Even as we Filipinos continue to grapple with ideas of freedom and democracy, many are attracted by the allure of fundamentalisms. Because of our close ties to the United States, we are seduced by the American variation of fundamentalism, with all its bigotry and intolerance and simplistic notions of “right” and “wrong.” The scenes are all too similar, whether in the United States or in the Philippines: burning novels like “The Da Vinci Code” and attempting to ban the film, opposing sex education and family planning, growing censorship in the media, all in the name of Christianity.

The other America

Understanding where America came from and where it is today helps us understand why we are in the rut we are today.

I am sometimes described as “anti-American,” simply because I write against American militarism and the Religious Right.
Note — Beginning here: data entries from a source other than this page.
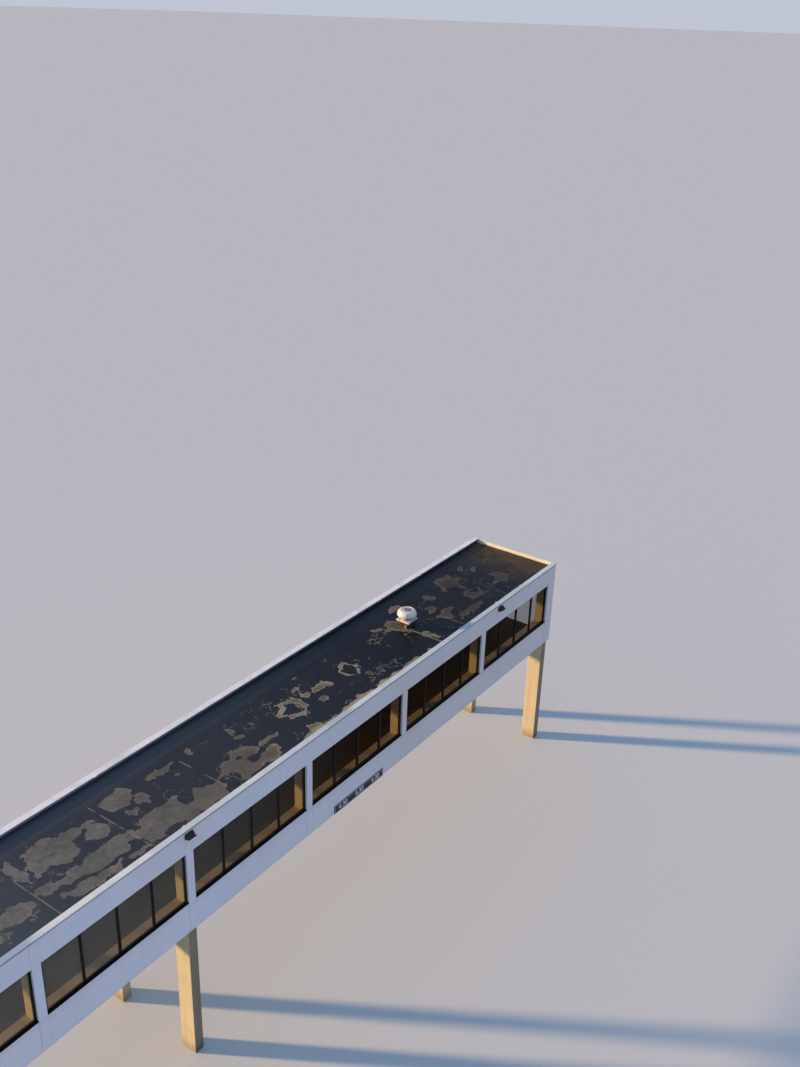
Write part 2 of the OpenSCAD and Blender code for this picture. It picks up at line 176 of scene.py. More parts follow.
def stretch(move):
    """Draws the selected faces or edges out by a move."""
    bpy.ops.mesh.extrude_region_move(TRANSFORM_OT_translate={"value": move})


def head(name, sides, radius, depth, centre, turn, lip, dish=None, rise=None, smooth=None):
    """The round or six-sided head of a fastening: its top is inset by a lip, and then dished or drawn out."""
    piece = drum(sides, radius, depth, centre, turn)
    pick(piece, "faces", lambda f: f.normal.z > 0.5)
    bpy.ops.mesh.inset(thickness=lip)
    if dish:
        bpy.ops.transform.translate(value=dish)
    else:
        stretch(rise)
    return settle(piece, name, smooth)


def copy_at(piece, move):
    """A copy of a piece, with its own mesh, moved by a matrix. A mirrored one gets its faces turned outwards."""
    twin = piece.copy()
    twin.data = piece.data.copy()
    bpy.context.scene.collection.objects.link(twin)
    twin.data.transform(move)
    if move.determinant() < 0:
        activate(twin)
        bpy.ops.object.mode_set(mode="EDIT")
        bpy.ops.mesh.select_all(action="SELECT")
        bpy.ops.mesh.normals_make_consistent(inside=False)
        bpy.ops.object.mode_set(mode="OBJECT")
    return twin


def copies(piece, moves):
    """Copies of a piece, one for each move, in its stead."""
    twins = [copy_at(piece, move) for move in moves]
    bpy.data.objects.remove(piece)
    return twins


def shift(x=0.0, y=0.0, z=0.0):
    return Matrix.Translation((x, y, z))


def join(name, pieces):
    """Joins like pieces into one named piece."""
    activate(pieces[0])
    for piece in pieces:
        piece.select_set(True)
    if len(pieces) > 1:
        bpy.ops.object.join()
    pieces[0].name = pieces[0].data.name = name
    return pieces[0]


def fix(piece, material):
    """Finishes a piece: its material, and the bridge as what it rides on."""
    piece.data.materials.clear()
    piece.data.materials.append(material)
    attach(piece, "root")


def at_each_pier(name, pieces, material):
    """Joins the pieces of the front middle pier into one, and copies it to the three others."""
    first = join("front_mid_" + name, pieces)
    for pier, move in (("front_terminal_", shift(pier_gap)), ("back_mid_", across),
                       ("back_terminal_", shift(pier_gap) @ across)):
        fix(join(pier + name, [copy_at(first, move)]), material)
    fix(first, material)


# Cast concrete: dry, dull and slightly mottled, with fine air holes that only catch the light at low angles
cast_concrete, shader, place = start_material("cast_concrete", {"Roughness": 0.86})
at_x, at_y, at_z = add("SeparateXYZ", (place,)).outputs
mottle = add("TexNoise", {"Vector": place, "Scale": 1.6, "Detail": 6.0, "Roughness": 0.62})
grit = add("TexNoise", {"Vector": place, "Scale": 90.0, "Detail": 3.0})
runs_place = add("Mapping", {"Vector": place, "Scale": (9.0, 9.0, 0.35)})
runs = add("TexNoise", {"Vector": runs_place, "Scale": 1.0, "Detail": 4.0})
runs_share = add("MapRange", (runs, 0.52, 0.72, 0, 0.22))
body = add("Mix", (mottle, concrete_dark, concrete_light))
streaked = add("Mix", (runs_share, body, concrete_wet))
splash_edge = add("Math", (mottle, 0.55, at_z), operation="MULTIPLY_ADD")
splash = add("MapRange", (splash_edge, 0.25, 0.75, 0.75, 0.0), interpolation_type="SMOOTHSTEP")
footed = add("Mix", (splash, streaked, concrete_wet))
lift_wave = add("Math", (at_z, lift_height / 2), operation="PINGPONG")
lift_line = add("MapRange", (lift_wave, 0.0, 0.008, 1.0, 0.0))
lined = add("Mix", (add("Math", (lift_line, 0.35), operation="MULTIPLY"), footed, concrete_wet))
air_holes = add("TexVoronoi", {"Vector": place, "Scale": 26.0, "Randomness": 1.0})
air_depth = add("MapRange", (air_holes, 0.03, 0.11))
surface = add("Math", (grit, 0.25, air_depth), operation="MULTIPLY_ADD")
relief = add("Bump", {"Height": surface, "Strength": 0.5, "Distance": 0.002})
# The outer faces are darker than the others: painted shade, standing in for the little light that reaches them
pier_low, pier_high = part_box("front_mid_pier")
depth_out = add("Math", (at_y,), operation="ABSOLUTE")
shaded_outer_faces = add("MapRange", (depth_out, -pier_low.y - pier_edge, -pier_low.y - pier_edge / 4))
both_tones = add("Mix", (shaded_outer_faces, lined, outer_face_shade), blend_type="MULTIPLY")
feed(shader, {"Base Color": both_tones, "Normal": relief})
dress(cast_concrete, "front_mid_pier", "back_mid_pier", "front_terminal_pier", "back_terminal_pier")

# Tie-hole plugs: a mortar plug with a shallow dish, on both broad faces of each pier
pier_middle = (pier_low + pier_high) / 2
pier_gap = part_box("front_terminal_pier")[0].x - pier_low.x
across = Matrix.Scale(-1, 4, (0, 1, 0))
other_face = shift(2 * pier_middle.x) @ Matrix.Scale(-1, 4, (1, 0, 0))
tie_plug = head("tie_plug", 20, plug_radius, plug_depth, (pier_low.x - plug_depth / 2, pier_middle.y, 0), turn_left,
                plug_radius * 0.3, dish=(plug_depth * 0.9, 0, 0), smooth=40)
tie_plugs = copies(tie_plug, [shift(0, side * plug_spread, z) for z in plug_levels for side in (-1, 1)])
tie_plugs += [copy_at(piece, other_face) for piece in tie_plugs]
at_each_pier("tie_plugs", tie_plugs, cast_concrete)


# The bridge rests on rubber bearing blocks with steel plates between the layers. Each stands on a base plate that
# two anchor bolts hold down to the pier.
bearing_grey, rubber_black, rubber_dusty = "6a6b6a", "232426", "3b3a37"
layer_height, bearing_depth = 0.008, 0.200
base_plate_size, base_plate_shift, base_plate_corner = Vector((0.28, 0.36, 0.010)), 0.060, 0.02
anchor_radius, anchor_height, anchor_end = 0.019, 0.018, 0.007
anchor_spread, anchor_out = 0.085, 0.125


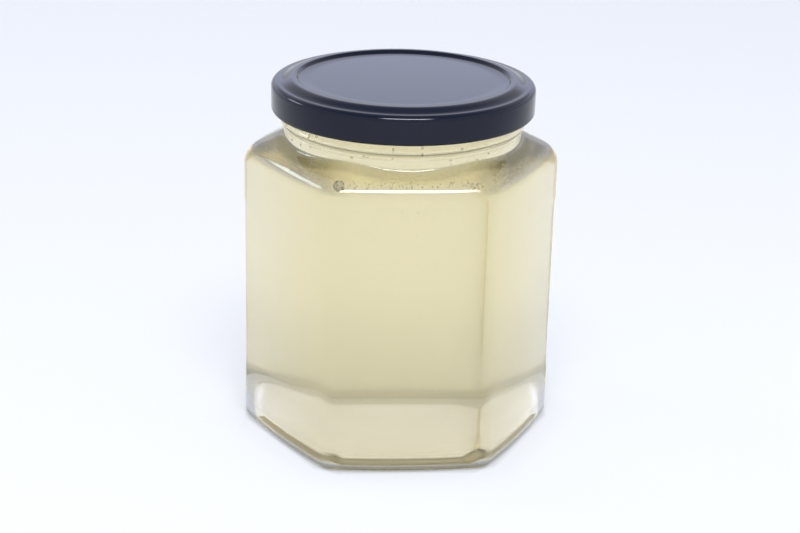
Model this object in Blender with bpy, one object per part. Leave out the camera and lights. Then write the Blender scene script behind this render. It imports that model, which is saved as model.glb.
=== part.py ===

But my criticism comes precisely because I was trained, maybe too well, in an American tradition of liberalism. I had American teachers in high school, regularly went to the Thomas Jefferson Center, and spent several of my college years studying in the United States.

To this day, thanks to the Internet, I remain in touch with an America that I love. I read The New York Times daily and tune in most days to National Public Radio for its incisive commentaries on American politics, as well as its fare of American culture that reflects its growing demographic diversity. Unfortunately, all that is another America for many Filipinos.

I can’t help but invoke the metaphors of gender. Perhaps America tries too hard to recreate the Philippines and the world in its own male image, of GI Joe and Marlboro Man and imperial American ambassadors. (It isn’t coincidental that it was only this year, after more than a hundred years of Filipino-American relations, that Washington finally assigned a woman ambassador to the Philippines.)

Perhaps America would do well to explore how she might project a gentler side, an America brimming over with a love of a good life defined beyond strip malls and consumerism and reality TV shows, an America of justice and fairness.

We Filipinos have seen America in ways more intimate than many other people. That can be both a privilege and a burden. As we continue to seek our national identity, we will never really be too far from America, and yet will need to be courageous enough to maintain some distance, charting our destiny with a determined self-confidence that should do America proud.